Le candidat socialiste à la présidentielle française, François Hollande, a avancé une proposition fiscale choc, celle de taxer à hauteur de 75% certains revenus des contribuables les plus riches, suscitant mardi les attaques ou parfois les railleries de ses concurrents.

Cette taxation des «super-riches», ceux qui gagnent plus d'un million d'euros (1,3 million de dollars) par an, est un appel à leur «patriotisme», a justifié mardi François Hollande, favori des sondages face au président sortant Nicolas Sarkozy. «C'est du patriotisme d'accepter de payer un impôt supplémentaire pour redresser le pays», a-t-il dit.

La veille, il avait créé la surprise en lançant cette idée lors d'une émission sur la télévision privée TF1. «J'ai considéré, j'en fais ici l'annonce, qu'au-dessus d'un million d'euros par an, le taux d'imposition devrait être de 75%. Ce n'est pas possible d'avoir ces niveaux de rémunération», a-t-il déclaré.

Ce n'est pas «sur la totalité» de leurs revenus que les plus riches auront un taux d'imposition de 75% mais sur ce qui dépassera le million d'euros par an, a précisé le maire socialiste de Paris, Bertrand Delanoë.

François Hollande, qui avait lancé sa campagne fin janvier en estimant que son «adversaire» était «le monde de la finance», a ainsi ajouté un étage supplémentaire à la réforme fiscale qu'il entend appliquer s'il est élu à la présidence française lors des scrutins des 22 avril et 6 mai prochains.

Jusqu'à présent, il proposait de créer une nouvelle tranche d'imposition de 45% pour les revenus annuels supérieurs à 150 000 euros (201 000 $) par personne.

La droite française se déchaînait mardi contre la proposition de François Hollande, mettant en avant les risques de fuite des capitaux vers des cieux fiscalement plus cléments, comme la Suisse ou la Belgique.

«C'est la fuite en avant fiscale, la confiscation fiscale. Chaque jour, François Hollande invente un impôt supplémentaire», a critiqué le ministre des Affaires étrangères, Alain Juppé.

«Quand vous avez des sièges sociaux d'entreprises industrielles qui peuvent aller indifféremment en France, à Bruxelles ou à Londres, la fiscalité, ça compte», a estimé son collègue de la Défense, Gérard Longuet.

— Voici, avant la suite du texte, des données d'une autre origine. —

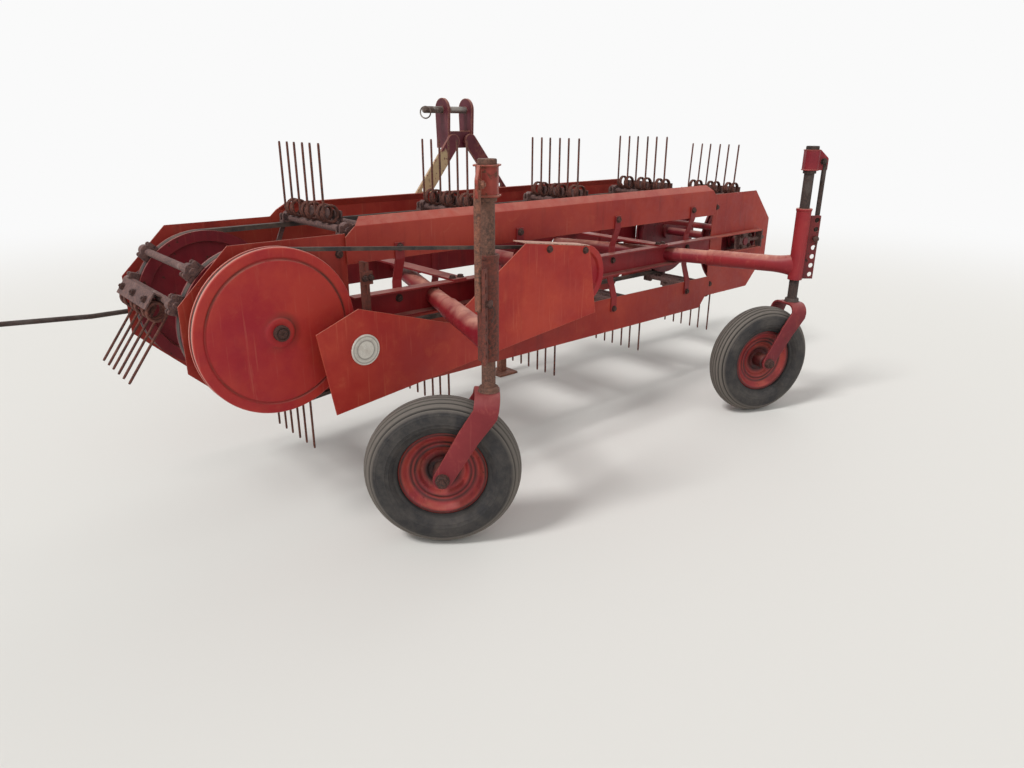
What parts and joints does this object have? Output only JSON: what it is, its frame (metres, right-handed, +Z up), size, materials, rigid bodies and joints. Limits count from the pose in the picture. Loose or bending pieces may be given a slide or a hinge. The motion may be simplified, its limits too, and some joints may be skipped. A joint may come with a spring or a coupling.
{
  "type": "tractor-mounted belt rake (hay tedder and side rake)",
  "caption": "Hitch-mounted belt rake: spring tines on bars between two endless belts, red sheet walls, side belt drive, two height-adjustable caster wheels.",
  "frame": {"origin": "on the ground, under the middle of the whole machine's box", "axes": "+X to the machine's right seen from behind, +Y forward to the tractor, +Z up"},
  "size_m": [2.945, 1.2985, 1.14],
  "materials": {
    "red_paint": "faded, chalky and scuffed",
    "rusty_steel": "rusted brown",
    "belt_rubber": "dusty",
    "tyre_rubber": "ribbed, dusty",
    "worn_steel": "worn bright with rust",
    "pale_paint": "faded",
    "reflector_white": "dusty"
  },
  "bodies": {
    "frame": {"front_channel": "red_paint", "rear_channel": "red_paint", "cross_members": "red_paint", "shaft_housing": "red_paint", "headstock": "red_paint", "lower_hitch": "red_paint", "hitch_pins": "worn_steel", "front_plate_left": "red_paint", "front_plate_right": "red_paint", "rear_plate_left": "red_paint", "rear_plate_right": "red_paint", "front_shield_upper": "red_paint", "front_shield_lower": "red_paint", "rear_shield_upper": "red_paint", "rear_shield_lower": "red_paint", "shield_straps": "red_paint", "clamp_bracket": "rusty_steel", "roller_left": "rusty_steel", "roller_right": "rusty_steel", "bearings_left": "rusty_steel", "belt_tensioners": "rusty_steel", "tine_belts": "belt_rubber", "tine_bars": "rusty_steel", "tines": "rusty_steel", "drive_shaft": "worn_steel", "driven_disc": "red_paint", "drive_belt": "belt_rubber", "belt_guard": "red_paint", "guard_cover": "pale_paint", "reflector": "reflector_white", "swath_rod": "rusty_steel", "arm_left": "red_paint", "arm_right": "red_paint", "arm_head_left": "rusty_steel", "arm_head_right": "red_paint", "stand_socket": "red_paint"},
    "lock_left": {"lock_bracket_left": "rusty_steel"},
    "lock_right": {"lock_bracket_right": "red_paint"},
    "swivel_left": {"caster_left": "red_paint"},
    "swivel_right": {"caster_right": "red_paint"},
    "wheel_left": {"tyre_left": "tyre_rubber", "rim_left": "red_paint"},
    "wheel_right": {"tyre_right": "tyre_rubber", "rim_right": "red_paint"},
    "leg": {"stand_leg": "rusty_steel"}
  },
  "joints": [
    {"name": "height_left", "type": "slide", "parent": "frame", "child": "lock_left", "axis": [0, 0, 1], "range_m": [-0.099, 0.066]},
    {"name": "caster_left", "type": "hinge", "parent": "lock_left", "child": "swivel_left", "pos_m": [-0.58453, -0.57773, 0.5], "axis": [0, 0, 1], "continuous": true},
    {"name": "wheel_spin_left", "type": "hinge", "parent": "swivel_left", "child": "wheel_left", "pos_m": [-0.67909, -0.50385, 0.205], "axis": [-0.6157, -0.788, 0], "continuous": true},
    {"name": "height_right", "type": "slide", "parent": "frame", "child": "lock_right", "axis": [0, 0, 1], "range_m": [-0.099, 0.066]},
    {"name": "caster_right", "type": "hinge", "parent": "lock_right", "child": "swivel_right", "pos_m": [0.89947, -0.57773, 0.5], "axis": [0, 0, 1], "continuous": true},
    {"name": "wheel_spin_right", "type": "hinge", "parent": "swivel_right", "child": "wheel_right", "pos_m": [0.78821, -0.53277, 0.205], "axis": [-0.3746, -0.9272, 0], "continuous": true},
    {"name": "stand_slide", "type": "slide", "parent": "frame", "child": "leg", "axis": [0, 0, 1], "range_m": [0, 0.35]}
  ]
}
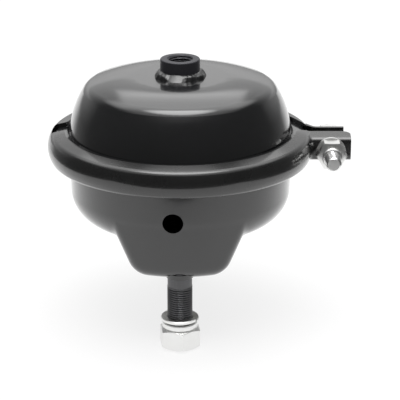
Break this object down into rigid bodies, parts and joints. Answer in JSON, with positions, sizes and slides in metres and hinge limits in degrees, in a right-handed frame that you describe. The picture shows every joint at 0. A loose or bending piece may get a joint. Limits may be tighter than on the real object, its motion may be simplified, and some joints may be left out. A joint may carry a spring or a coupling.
{
  "type": "air brake chamber",
  "caption": "Round pressed-steel brake chamber: a domed air cover clamped to a lower housing by a bolted V band, mounting studs below, and a sprung push rod inside.",
  "frame": {"origin": "centre of the mounting face, midway between the studs", "axes": "+Z from the mounting face towards the pressure cover and its inlet; +Y along the line of the studs; +X towards the clamp bolt"},
  "size_m": [0.196, 0.172, 0.1739],
  "materials": {
    "cover_paint": "black semi-gloss paint",
    "boss_paint": "black semi-gloss paint",
    "bowl_paint": "black satin paint",
    "clamp_paint": "black satin paint",
    "stud_steel": "black phosphate, oiled",
    "zinc_steel": "bright zinc plate",
    "rubber": "matt black",
    "rod_steel": "plain machined steel",
    "spring_steel": "dark coated wire"
  },
  "bodies": {
    "chamber": {"pressure_cover": "cover_paint", "inlet_boss": "boss_paint", "inlet_weld": "boss_paint", "housing_bowl": "bowl_paint", "stiffener_plate": "bowl_paint", "clamp_band": "clamp_paint", "stud_front": "stud_steel", "stud_rear": "stud_steel", "stud_nut_front": "zinc_steel", "stud_nut_rear": "zinc_steel", "clamp_bolt": "zinc_steel", "clamp_nut": "zinc_steel", "clamp_washer": "zinc_steel", "collar_washer_front": "zinc_steel", "collar_washer_rear": "zinc_steel", "spring_washer_front": "zinc_steel", "spring_washer_rear": "zinc_steel", "diaphragm": "rubber", "gaiter": "rubber", "gaiter_ring": "rod_steel", "return_spring": "spring_steel"},
    "push_rod_set": {"push_plate": "rod_steel", "push_rod": "rod_steel"}
  },
  "joints": [
    {"name": "rod_stroke", "type": "slide", "parent": "chamber", "child": "push_rod_set", "axis": [0, 0, -1], "range_m": [0, 0.057], "stiffness_N_per_m": 1500, "springref_m": -0.05, "deforming": ["return_spring", "gaiter", "diaphragm"]}
  ]
}
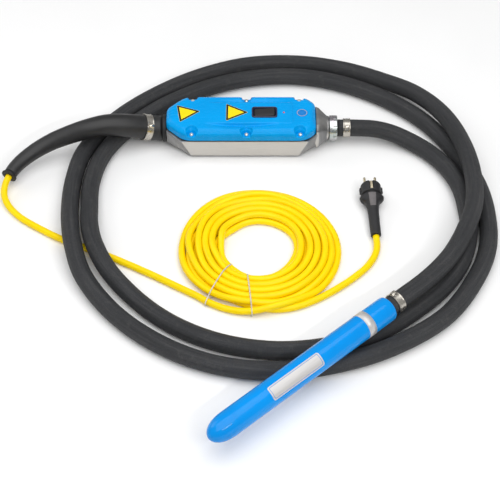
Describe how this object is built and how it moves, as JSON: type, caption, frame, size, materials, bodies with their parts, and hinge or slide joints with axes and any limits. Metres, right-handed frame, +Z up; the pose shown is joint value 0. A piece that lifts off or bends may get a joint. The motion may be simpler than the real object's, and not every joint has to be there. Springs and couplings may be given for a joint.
{
  "type": "concrete vibrator",
  "caption": "High-frequency internal concrete vibrator: poker head on a protective hose, in-line frequency converter with a switch, and a coiled mains lead with a plug.",
  "frame": {"origin": "centre of the flat floor of the converter housing, which the object rests on", "axes": "+Z up, +X along the converter housing from the mains lead towards the poker hose, -Y towards the poker head"},
  "size_m": [0.8874, 0.9349, 0.0797],
  "materials": {
    "cast_aluminium": "bead-blasted die casting, brushed on its sides",
    "blue_plastic": "glossy moulded cover with shallow panel lines",
    "blue_paint": "high-gloss enamel on turned steel",
    "hose_rubber": "matte cloth-wrapped hose, faint spiral marks",
    "sleeve_rubber": "smooth semi-matte moulded rubber",
    "seal_rubber": "matte",
    "cable_yellow": "smooth semi-matte cable sheath",
    "tie_white": "thin twisted cord",
    "stainless": "rolled band, bright",
    "screw_steel": "bright zinc",
    "zinc": "zinc plated, faint yellow passivation",
    "machined_steel": "fine turned",
    "black_plastic": "fine moulded grain",
    "rocker_rubber": "soft cover over the rocker",
    "red_lens": "clear red lens",
    "foil_label": "printed foil label, satin",
    "yellow_label": "printed film label",
    "copper": "enamelled copper wire",
    "board_green": "solder mask",
    "brass": "nickel-bright brass"
  },
  "bodies": {
    "body": {"housing_shell": "cast_aluminium", "cover_gasket": "seal_rubber", "housing_cover": "blue_plastic", "cover_screw_near_1": "screw_steel", "cover_screw_near_2": "screw_steel", "cover_screw_near_3": "screw_steel", "cover_screw_far_1": "screw_steel", "cover_screw_far_2": "screw_steel", "cover_screw_far_3": "screw_steel", "switch_bezel": "black_plastic", "switch_body": "black_plastic", "power_lamp": "red_lens", "emblem_disc": "foil_label", "warning_sign_1": "yellow_label", "warning_sign_2": "yellow_label", "circuit_board": "board_green", "capacitor_1": "black_plastic", "capacitor_2": "black_plastic", "power_module": "black_plastic", "choke_ring": "copper", "terminal_block": "black_plastic", "ring_nut": "zinc", "hose_nipple": "machined_steel", "front_hose_clamp": "stainless", "protective_hose": "hose_rubber", "rear_collar": "seal_rubber", "cable_gland": "brass", "bend_protection_sleeve": "sleeve_rubber", "sleeve_clamp": "stainless", "sleeve_grommet": "seal_rubber", "mains_cable": "cable_yellow", "cable_coil": "cable_yellow", "coil_tie_1": "tie_white", "coil_tie_2": "tie_white", "plug_cable": "cable_yellow", "plug_body": "sleeve_rubber", "plug_pin_1": "brass", "plug_pin_2": "brass", "earth_clip_1": "brass", "earth_clip_2": "brass", "head_tube": "blue_paint", "head_nose": "blue_paint", "rear_closure": "machined_steel", "rear_seal": "seal_rubber", "nose_seal": "seal_rubber", "head_hose_clamp": "stainless", "head_plate": "foil_label", "head_band": "foil_label", "stator_core": "machined_steel", "stator_winding_rear": "copper", "stator_winding_front": "copper", "rear_bearing_outer": "machined_steel", "front_bearing_outer": "machined_steel"},
    "rotor": {"eccentric_shaft": "machined_steel", "rotor_core": "machined_steel", "rear_bearing_inner": "machined_steel", "front_bearing_inner": "machined_steel"},
    "rear_cage": {"rear_roller_cage": "brass"},
    "front_cage": {"front_roller_cage": "brass"},
    "rocker": {"switch_rocker": "rocker_rubber"}
  },
  "joints": [
    {"name": "rotor_spin", "type": "hinge", "parent": "body", "child": "rotor", "pos_m": [0.2295, -0.457, 0.0553], "axis": [-0.7513, -0.66, 0], "continuous": true},
    {"name": "rear_cage_turn", "type": "hinge", "parent": "body", "child": "rear_cage", "pos_m": [0.2295, -0.457, 0.0553], "axis": [-0.7513, -0.66, 0], "continuous": true},
    {"name": "front_cage_turn", "type": "hinge", "parent": "body", "child": "front_cage", "pos_m": [0.2295, -0.457, 0.0553], "axis": [-0.7513, -0.66, 0], "continuous": true},
    {"name": "switch_rock", "type": "hinge", "parent": "body", "child": "rocker", "pos_m": [0.0315, 0, 0.068], "axis": [0, 1, 0], "range_deg": [0, 8]}
  ],
  "couplings": [
    {"joint": "rear_cage_turn", "follows": "rotor_spin", "ratio": 0.381},
    {"joint": "front_cage_turn", "follows": "rotor_spin", "ratio": 0.381}
  ]
}
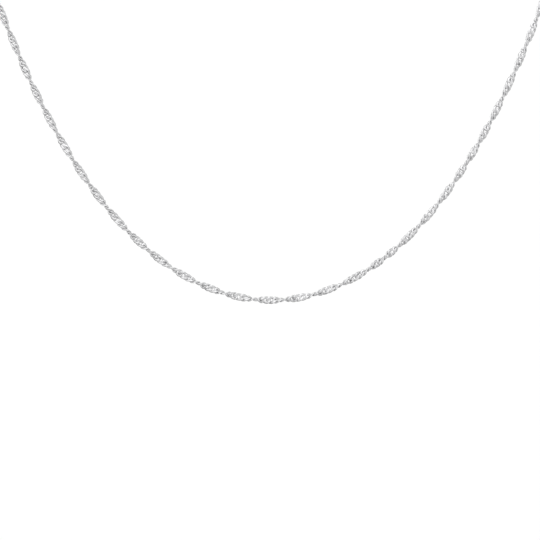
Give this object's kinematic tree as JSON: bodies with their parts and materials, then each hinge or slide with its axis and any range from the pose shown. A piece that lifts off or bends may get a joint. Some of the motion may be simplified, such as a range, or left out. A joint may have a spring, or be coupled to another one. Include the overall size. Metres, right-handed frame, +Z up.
{
  "type": "singapore chain necklace",
  "caption": "Slim necklace of twisted flat curb links that hangs in a smooth curve at the front and closes with a plain ring clasp at the nape.",
  "frame": {"origin": "middle of the neck opening, level with the sides of the neck, where the necklace is worn", "axes": "+Z up, the front of the necklace faces -Y, +X to the right as seen from the front"},
  "size_m": [0.1186, 0.1101, 0.1144],
  "materials": {
    "silver_chain": "polished, diamond-cut flats on the links",
    "silver_clasp": "polished"
  },
  "bodies": {
    "root": {"chain": "silver_chain", "clasp": "silver_clasp", "end_ring_left": "silver_clasp", "end_ring_right": "silver_clasp"}
  },
  "joints": []
}
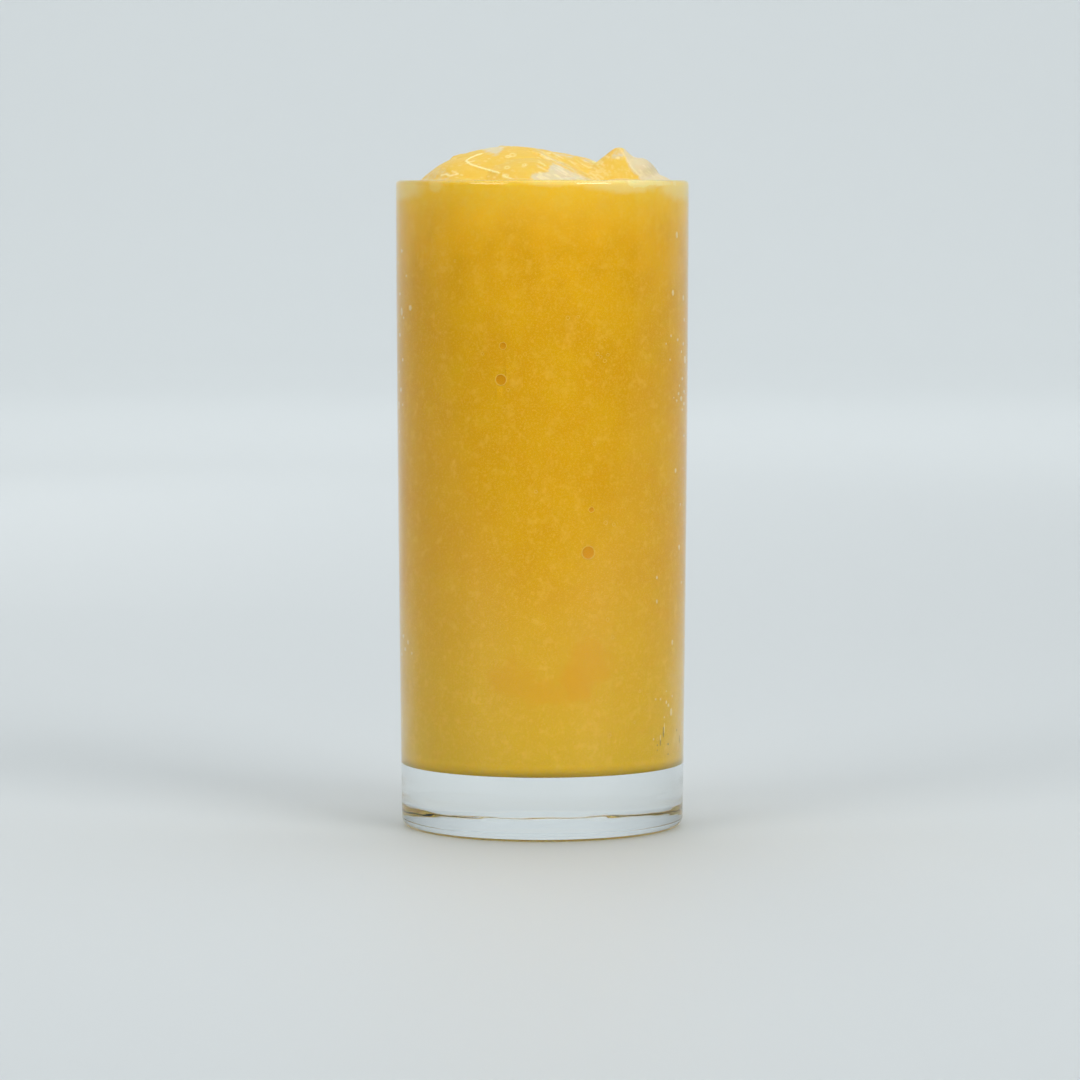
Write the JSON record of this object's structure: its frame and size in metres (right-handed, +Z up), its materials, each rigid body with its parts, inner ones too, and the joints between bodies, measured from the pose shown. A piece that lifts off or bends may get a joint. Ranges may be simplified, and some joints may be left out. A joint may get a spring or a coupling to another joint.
{
  "type": "mango smoothie in a glass",
  "caption": "Tall straight drinking glass with a thick clear base, filled to the rim with thick mango smoothie that stands above it in an uneven heap.",
  "frame": {"origin": "middle of the surface that the glass stands on, on the glass's axis", "axes": "+Z up along the glass's axis, -Y towards the side that the picture shows"},
  "size_m": [0.07, 0.07, 0.1631],
  "materials": {
    "glass": "clear, smooth, very slightly grey",
    "smoothie": "thick blended mango, moist, finely grained, golden yellow",
    "froth": "pale cream froth and melted ice, moist"
  },
  "bodies": {
    "root": {"glass": "glass", "smoothie": "smoothie"}
  },
  "joints": []
}
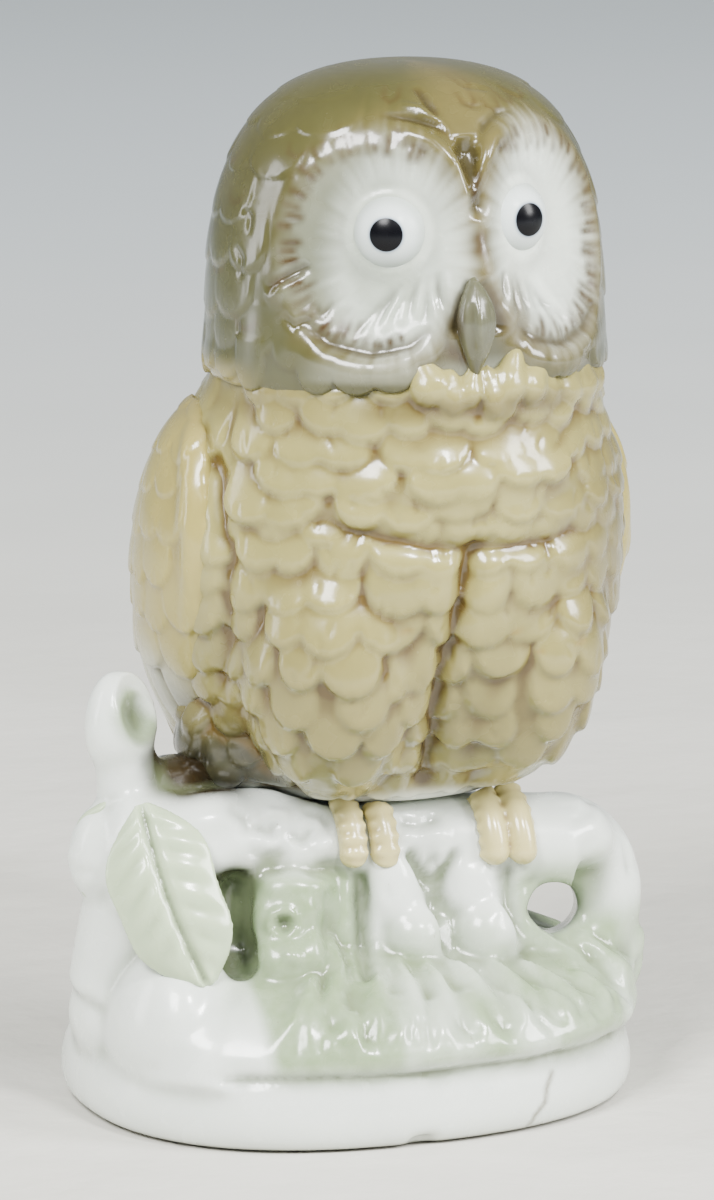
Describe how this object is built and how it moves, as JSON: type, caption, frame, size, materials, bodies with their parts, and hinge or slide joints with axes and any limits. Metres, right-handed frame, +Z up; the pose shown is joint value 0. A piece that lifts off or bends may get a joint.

Au contraire, à gauche du Parti socialiste, le Front de gauche, qui compte parmi ses composantes le Parti communiste, a relativisé cette proposition qui touchera un nombre très restreint de contribuables. «Cette proposition ne visera que les patrons du CAC 40 (les plus grandes entreprises françaises) et les grands sportifs», a-t-il estimé.

En matière fiscale, les comparaisons sont toujours très délicates entre les pays, tant les systèmes sont complexes et de structures différentes.

Selon une étude de l'institut Eurostat publiée en juin 2010, le taux maximal d'imposition sur les revenus des personnes dans l'Union européenne est le plus élevé en Suède (56,4%).

S'il était élu et confirmait la mise en oeuvre de cette mesure, François Hollande prendrait l'exact contre-pied de son adversaire Nicolas Sarkozy qui, lors de son arrivée au pouvoir en 2007, avait mis en oeuvre un «bouclier fiscal», destiné à protéger les contribuables d'une taxation excessive. Le dispositif limitait à 50% des revenus l'imposition totale des plus riches.

Il s'agissait d'éviter l'évasion fiscale et la fuite des cerveaux, et aussi selon le président sortant de créer «un choc de croissance» en favorisant l'investissement en France. Face à la crise économique, le dispositif avait été aboli l'été dernier.

Les derniers sondages montrent un resserrement des écarts au premier tour entre les deux principaux candidats, mais demeurent nettement favorables à François Hollande. Il l'emporterait au deuxième tour avec environ 56% des voix.